# 2011 Maxima with "Premium" package



## Ice Nine (Mar 24, 2011)

Hey Folks, 

Recently got a 2011 Maxima with the "premium" package (the one with the dual moonroofs, navigation, 9 speaker stereo, leather, blah blah blah). 

I like this car a great deal - I love how much technology they crammed into it. One minor complaint though - my iPhone 4 (verizon model) is very iffy. After plugging in my iPhone, I can almost always go through the albums/songs/etc. But half the time when I try to play any of the songs I get one of three symptoms:

-My music plays as expected.... (rarest case)
-Upon hitting play, it stays at 0:00, though I can go through the album menus and pick something else, only to have that song stick at 0:00
-Upon hitting play, the music APPEARS to be playing, but nothing is heard at all. 

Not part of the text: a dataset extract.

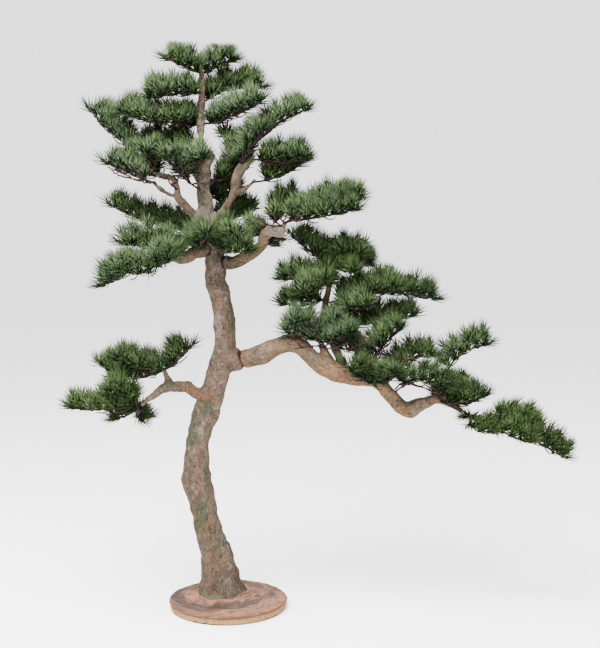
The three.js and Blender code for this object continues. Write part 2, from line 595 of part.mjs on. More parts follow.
// A stem as a row of points, from its peg or its fork to its tip.
function placeStem(name, index, host, root, [middle, tip, width, degrees, bare]) {
  const curve = stemCurve(root, middle, tip);
  const length = curve.getLength();
  const [start, out] = index ? [0, 0] : pegShares(host, curve);
  const steps = Math.max(2, Math.round(length / STEM_STEP));
  const shares = [start];
  for (let i = 1; i <= steps; i++) shares.push(Math.min(1, out + (i * (1 - out)) / steps));
  const points = shares.map((share) => curve.getPointAt(share));
  const id = `${name}${index}`;
  points.slice(1).forEach((point, i) => take(points[i], point, STEM_RADIUS, STEM_RADIUS, name, id));
  const lean = THREE.MathUtils.degToRad(degrees);
  return { name, id, host, index, width, lean, curve, shares, points, start, out,
    bare: Math.max(bare, out + 12 / length), twigs: [] };
}

// A twig is shortened where it would meet something, or left out.
function placeTwig(spray, twig, id) {
  for (const share of [1, 0.7]) {
    const tried = { ...twig, id, reach: Math.max(2 * BAND + 6, twig.reach * share) };
    const path = twigPath(tried);
    const start = path[0].clone().lerp(path[3], 0.3);
    if (!isClear(start, path[3], TWIG_RADIUS, TWIG_RADIUS, 2.5, () => false)) continue;
    path.slice(1).forEach((point, k) => take(path[k], point, TWIG_RADIUS, TWIG_RADIUS, spray.name, id));
    spray.twigs.push({ ...tried, path });
    return;
  }
}

// The stems and twigs of every bough, placed before any needle is.
function placeSprays() {
  const placed = [];
  for (const [name, [host, root, ...list]] of Object.entries(BOUGHS)) {
    const first = placeStem(name, 0, host, vector(root), list[0]);
    const justOut = first.out + FORK_DISTANCE / first.curve.getLength();
    const forks = list.slice(1).map((spray, i) =>
      placeStem(name, i + 1, host, onStem(first, spray[5] ?? justOut), spray));
    placed.push(first, ...forks);
  }
  for (const spray of placed)
    sideTwigs(spray).forEach((twig, i) => placeTwig(spray, twig, `${spray.id}.${i}`));
  return placed;
}

// A spray: its stem with a tuft at the end, joined to its side twigs with theirs.
function makeSpray(spray) {
  const { points, curve, lean, name, id } = spray;
  const end = padFrame(curve, 1, lean);
  const tip = points[points.length - 1];
  const tuft = [2, 1, 0].map((n) => tip.clone().addScaledVector(end.along, -n * BAND));
  const banded = [...points.slice(0, -1), ...tuft];
  const stem = needledTube(banded, STEM_RADIUS, banded.length - 3, end.side, end.up, name, id);
  const twigs = spray.twigs.map((twig) =>
    needledTube(twig.path, TWIG_RADIUS, 1, twig.side, twig.up, name, twig.id));
  return joined([stem, ...twigs]);
}

// The plain hole that a bough's stem stands in, three-sided as the stem is.
function makeHole({ curve, points, start, out, lean }) {
  const toward = points[1].clone().sub(points[0]).normalize();
  const reach = (out - start) * curve.getLength() + 9;
  const path = [-0.6, reach].map((s) => points[0].clone().addScaledVector(toward, s));
  return needledTube(path, STEM_RADIUS + 1.2, path.length, padFrame(curve, 1, lean).side);
}

takeWood();
const sprays = placeSprays();
const boughs = new Map();
for (const spray of sprays)
  boughs.set(spray.name, [...(boughs.get(spray.name) ?? []), makeSpray(spray)]);

const wood = {
  trunk: makeTrunk(),
  limb_low_right: makeLimb("limb_low_right", SOCKETS.low_right, 9),
  limb_up_right: makeLimb("limb_up_right", SOCKETS.up_right, 8),
  limb_up_left: makeLimb("limb_up_left", SOCKETS.up_left, 8),
};
for (const spray of sprays.filter((one) => !one.index))
  wood[spray.host] = wood[spray.host].subtract(makeHole(spray));

const pine = new THREE.Group();
pine.add(meshOf("base_board", makeBoard(), "board"));
pine.add(meshOf("base_coat", makeCoat(), "coat"));
for (const [name, solid] of Object.entries(wood)) pine.add(meshOf(name, solid, "bark"));
for (const [name, socket] of Object.entries(SOCKETS))
  pine.add(meshOf(`sleeve_${name}`, makeSleeve(socket), "rubber"));
pine.add(meshOf("tie_wire", makeTieWire(), "wire"));
for (const [name, solids] of boughs) pine.add(meshOf(`spray_${name}`, joined(solids), "needle"));

export default pine;
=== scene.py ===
# %% [markdown]
# # A garden pine trained as a bonsai
#
# This tree is a made one, as it stands in gardens and halls: a bent trunk moulded over a core,
# three limbs that plug into collars, pads of plastic needles on wrapped stems, and a round board.
# The frame holds each piece as a plain faceted solid, at its real size and in its place. The cells
# below put a finer surface where each plain one is, and give it its finish. All sizes are metres.

import json
import math
from collections import namedtuple

import bpy
import numpy as np
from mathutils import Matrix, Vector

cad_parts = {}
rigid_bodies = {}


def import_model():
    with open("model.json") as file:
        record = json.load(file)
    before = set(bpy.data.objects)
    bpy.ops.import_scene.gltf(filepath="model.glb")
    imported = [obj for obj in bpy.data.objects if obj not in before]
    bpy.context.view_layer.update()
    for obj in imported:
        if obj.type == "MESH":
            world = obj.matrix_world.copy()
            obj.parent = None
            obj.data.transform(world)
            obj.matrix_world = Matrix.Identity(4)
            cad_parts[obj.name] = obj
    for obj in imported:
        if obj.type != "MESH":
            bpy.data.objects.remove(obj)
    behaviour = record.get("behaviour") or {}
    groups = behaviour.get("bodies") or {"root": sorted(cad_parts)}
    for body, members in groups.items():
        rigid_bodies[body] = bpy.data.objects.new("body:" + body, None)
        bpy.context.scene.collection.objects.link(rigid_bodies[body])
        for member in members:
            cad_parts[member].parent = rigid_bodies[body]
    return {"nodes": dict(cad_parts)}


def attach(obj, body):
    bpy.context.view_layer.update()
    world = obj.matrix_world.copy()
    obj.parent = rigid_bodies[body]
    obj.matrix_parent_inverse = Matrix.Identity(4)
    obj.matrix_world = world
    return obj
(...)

The only real remedy is to unplug the iPhone and try again. Sometimes it will magically come to life, sometimes not. Sometimes just switching to a different album will cause the above conditions to happen again. 

Has anyone run into this? Is there some kind of reliable fix out there, maybe? 

As a side note, all the bluetooth functions work 100% (phone and streaming internet radio both work just fine.)

Thanks in advance, 

-Karl


----------